Countries around the world have seen many changes in recent decades, and these transformations have had significant impact on their politics, language, religion, quality of life, the environment, and other areas that have resulted in valid societal concerns and actions. One of the major areas most affected in industrial and developing nations has been the educational system.  First, and related to growing populations and immigration, educational policy makers, professionals, and other stakeholders worldwide are addressing the increasing number of students from culturally diverse backgrounds and the teaching-learning challenges that occur in the classroom.  In many countries, student diversity is viewed positively because it will promote cultural awareness, facilitate an understanding of different cultures, and result in the assimilation of new cultural elements into the dominant culture. Second, and related to national and international interests, educators are designing and implementing instructional programs to ensure that students are developing the academic competencies they needed to progress through the educational system and to become productive citizens upon graduation.  For some countries (e.g., the United States), a lag of growth in or low academic achievement is viewed as a national critical issue and educators are developing an effective educational system to achieve state goals and to ensure that students are prepared to meet the growing demands associated with advances in science, the changing workforce, and the expanding global economy.   

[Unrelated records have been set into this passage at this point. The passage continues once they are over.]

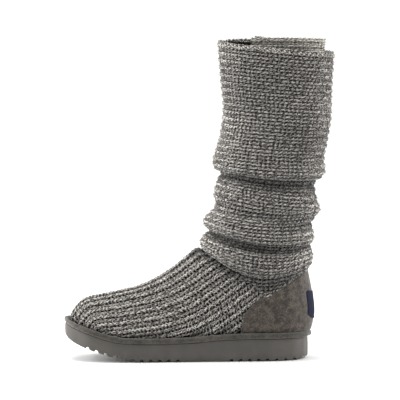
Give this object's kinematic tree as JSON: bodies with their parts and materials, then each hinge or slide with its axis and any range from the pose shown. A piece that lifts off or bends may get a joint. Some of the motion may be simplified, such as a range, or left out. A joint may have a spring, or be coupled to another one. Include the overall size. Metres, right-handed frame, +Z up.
{
  "type": "sweater boot",
  "caption": "Slouched rib-knit calf boot on a low moulded sole, with a suede heel counter and binding; hollow, open at the rim.",
  "frame": {"origin": "on the floor under the middle of the heel seat", "axes": "+Z up along the shaft, -X towards the toe, -Y towards the inner (big toe) side of a right foot"},
  "size_m": [0.29, 0.1084, 0.341],
  "materials": {
    "knit": "marled grey rib knit of acrylic and wool yarn",
    "suede": "brushed suede, short nap",
    "binding": "suede strip, short nap",
    "sole_foam": "matte moulded EVA foam",
    "label": "blank woven patch",
    "lining": "short wool pile"
  },
  "bodies": {
    "root": {"outsole": "sole_foam", "binding": "binding", "upper": "knit", "heel_counter": "suede", "heel_label": "label", "shaft": "knit", "insole": "lining"}
  },
  "joints": []
}
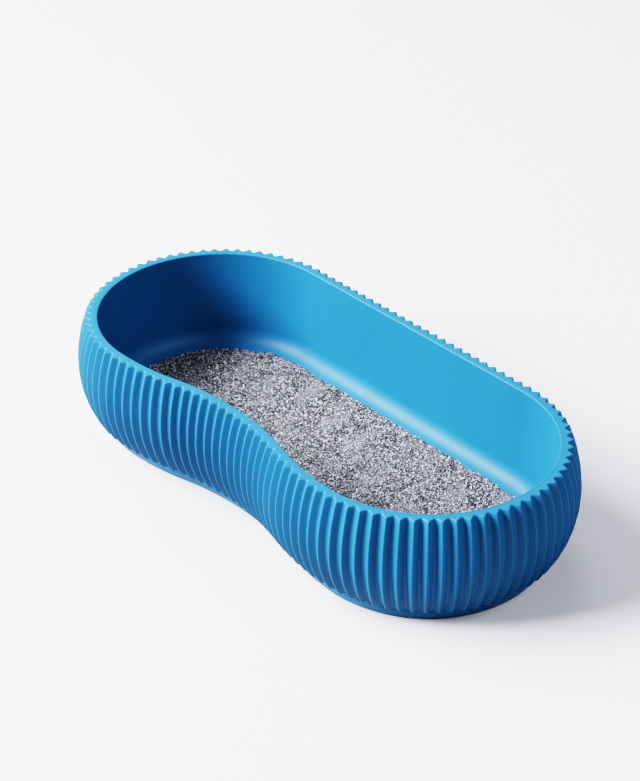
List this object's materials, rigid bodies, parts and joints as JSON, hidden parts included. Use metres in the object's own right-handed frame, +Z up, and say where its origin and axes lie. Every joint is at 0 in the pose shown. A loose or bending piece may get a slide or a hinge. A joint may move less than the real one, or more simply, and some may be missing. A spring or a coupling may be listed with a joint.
{
  "type": "cat litter tray",
  "caption": "Open kidney-shaped litter tray with a ribbed barrel-sided outer shell, a smooth lift-out inner pan and a bed of granular litter.",
  "frame": {"origin": "on the floor under the middle of the tray, level with the centres of its two round ends", "axes": "+X along the tray, +Y towards its straight back, +Z up out of the opening"},
  "size_m": [0.598, 0.292, 0.122],
  "materials": {
    "shell_plastic": "satin moulded blue plastic",
    "pan_plastic": "satin moulded blue plastic",
    "litter": "loose speckled mineral granules",
    "base_plastic": "matte moulded plastic",
    "screw_steel": "zinc plated",
    "foot_rubber": "matte rubber"
  },
  "bodies": {
    "casing": {"outer_shell": "shell_plastic", "base_plate": "base_plastic", "base_screws": "screw_steel", "foot_1": "foot_rubber", "foot_2": "foot_rubber", "foot_3": "foot_rubber", "foot_4": "foot_rubber", "foot_5": "foot_rubber", "foot_6": "foot_rubber"},
    "pan": {"inner_pan": "pan_plastic", "litter_bed": "litter"}
  },
  "joints": [
    {"name": "pan_lift", "type": "slide", "parent": "casing", "child": "pan", "axis": [0, 0, 1], "range_m": [0, 0.125]}
  ]
}
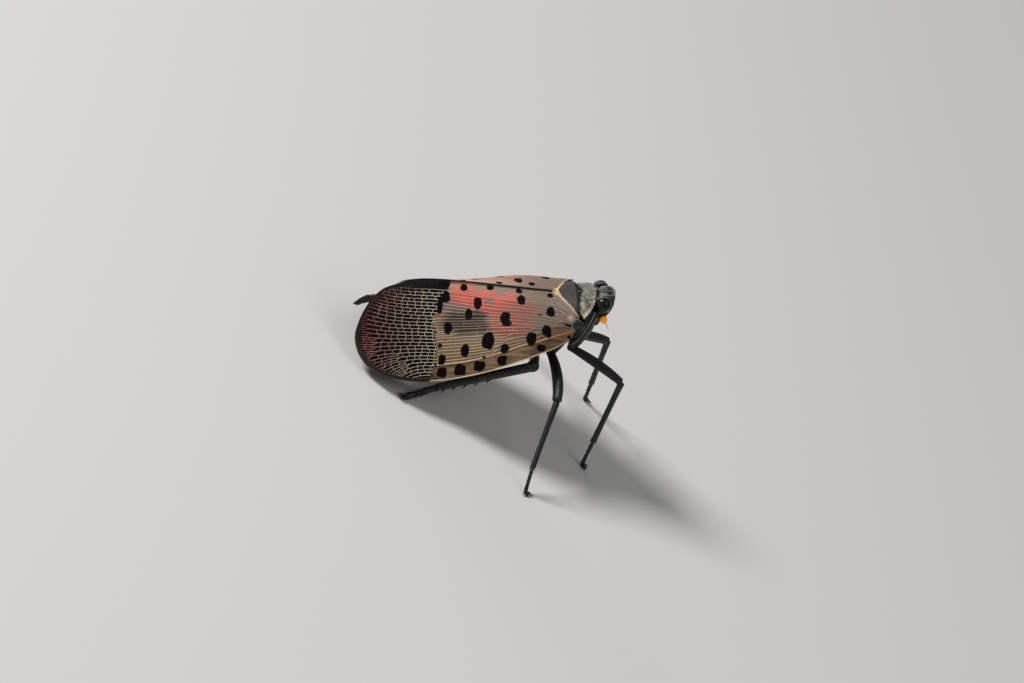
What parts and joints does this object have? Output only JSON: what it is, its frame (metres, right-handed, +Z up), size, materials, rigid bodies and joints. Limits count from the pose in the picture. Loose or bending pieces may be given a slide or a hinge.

In order to meet the challenges of a diverse student population and to accomplish the goal of improving academic achievement, educators are adding days to the school calendar; implementing best practices that are guided by standards, experimenting with different class scheduling formats (e.g., block schedules), and administering in the elementary and secondary grades high-stakes tests for promotion and graduation purposes. Also, to increase time on-task for developing basic skills and higher-order thinking abilities, they are eliminating or reducing free-time periods (e.g., recess, study hall), fine arts programs such as music, and elective options.  In contrast, it is suggested that it may be more effective during instructional lessons to link culturally diverse artifacts with research-based practices to meet the needs of diverse students and to improve academic achievement. Although this may be a slow and arduous process for teachers, this can be easily accomplished by having teachers make quantitative and qualitative changes to the instructional practices they use through the school day.  The cultural artifact or element that should be considered is music, and the integration of music into academic lessons will facilitate the achievement of both cognitive and affective outcomes.  

The Cultural Component  

Culture consists of many aspects of a people’s identity including religion, language, music, and other elements. Of these cultural aspects, language and music are inseparable because language can be both verbal and nonverbal and both means of expression can be carried out through music and musical sounds (e.g., singing, intonation of voice, voice inflections, playing musical instruments). Language is also the foundation of communication that ties a society together and is a requisite ability for learning and academic success. Furthermore, language and music together express developments and changes within cultures ("The Music of Africa," 2003), and for countries that are becoming culturally diverse and pluralistic societies, they can also revive in students an awareness of different cultures and improve cultural understanding and culturally-related learning (Fung, 1995).  To this end and within the purposes of this article, the following assumptions are made:  

1.         Language and music are skills that can be developed.

2.         Language and music coexist in all cultures.

3          Language and music can be integrated.

4          Music is a means of expression.

5.         Different cultures respond to music in different ways.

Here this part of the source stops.